Law Society of Singapore: finally wakes up, thanks to Ravi

First it was the SMRT train disruptions last December that incurred the wrath of Singaporeans already fed up with the massive imports of cheap labour. Hot on the heels of this debacle, PM Lee was roundly rebuked by Singaporeans for dragging his feet over whether to hold a by-election in Hougang.

Now the latest controversy involves the Law Society of Singapore which tried three times to stop Ravi from representing a Hougang resident in the High Court.

Its representative produced a letter from Ravi’s psychiatrist declaring that his mental condition rendered him unfit to practise law. The intriguing question is why the psychiatrist was so co-operative.

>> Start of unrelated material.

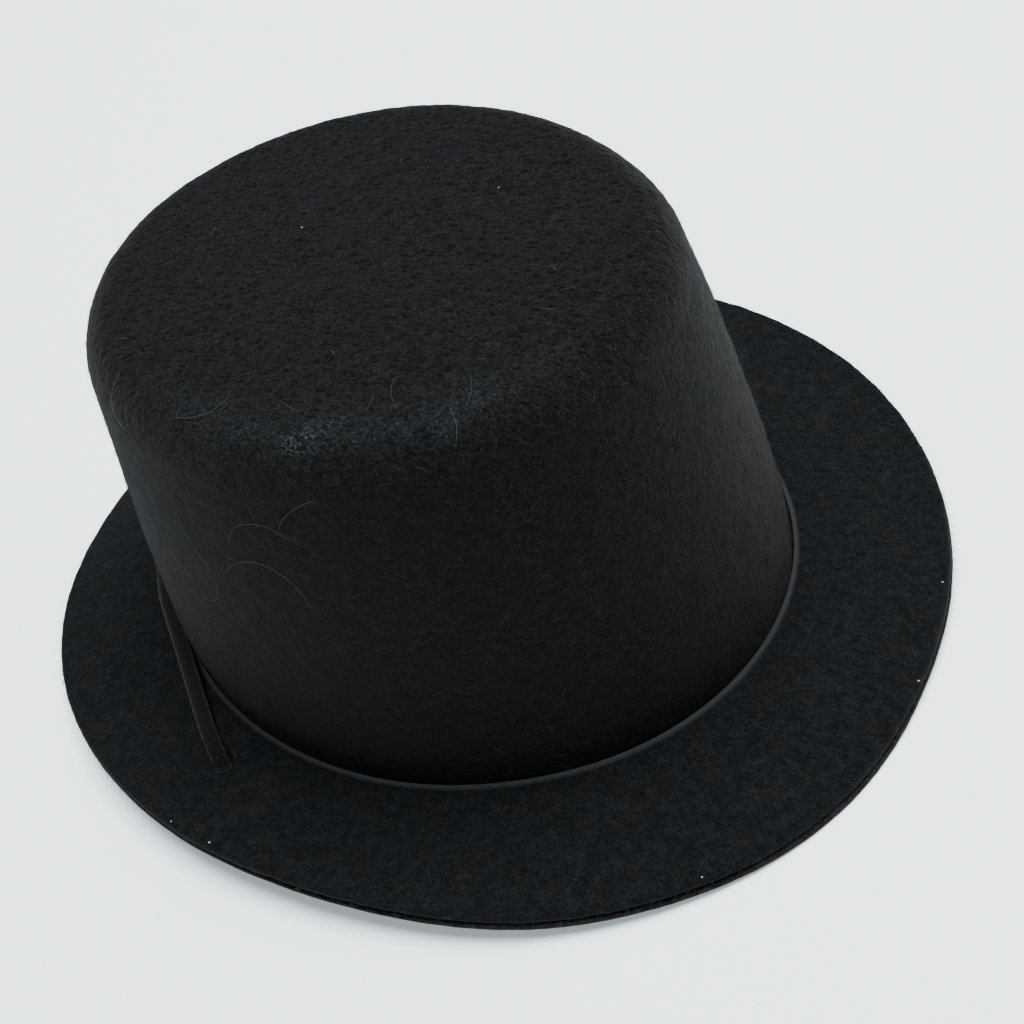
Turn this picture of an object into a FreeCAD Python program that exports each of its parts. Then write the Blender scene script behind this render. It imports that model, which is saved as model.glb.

His conduct raises the issue of doctor-patient confidentiality. At a time when the government is making great effort to signal that there’s nothing to be ashamed about mental health, this psychiatrist has single-handedly destroyed the good work done by health professionals and hospitals.

What also raises eyebrows is that the normally quiet Law Society of Singapore all of a sudden, to the consternation of many Singaporeans, found some hidden source of energy to bestir itself to treat the psychiatrist’s letter as a matter of the highest urgency and barged into the courts.

Now the latest twist and turn of the high drama has the Law Society of Singapore coming out with the excuse that its representative had acted on his own but with the best intentions and that it was unaware of the drama until later in the afternoon.

Many Singaporeans have no respect for the Law Society of Singapore for its “Silence is golden” motto. In most countries, the Law Society is in the forefront fighting for fair play and justice. But ours play it safe, apparently fearing to step on certain toes.

The Law Society of Singapore finally wakes up. The sequel should be riveting.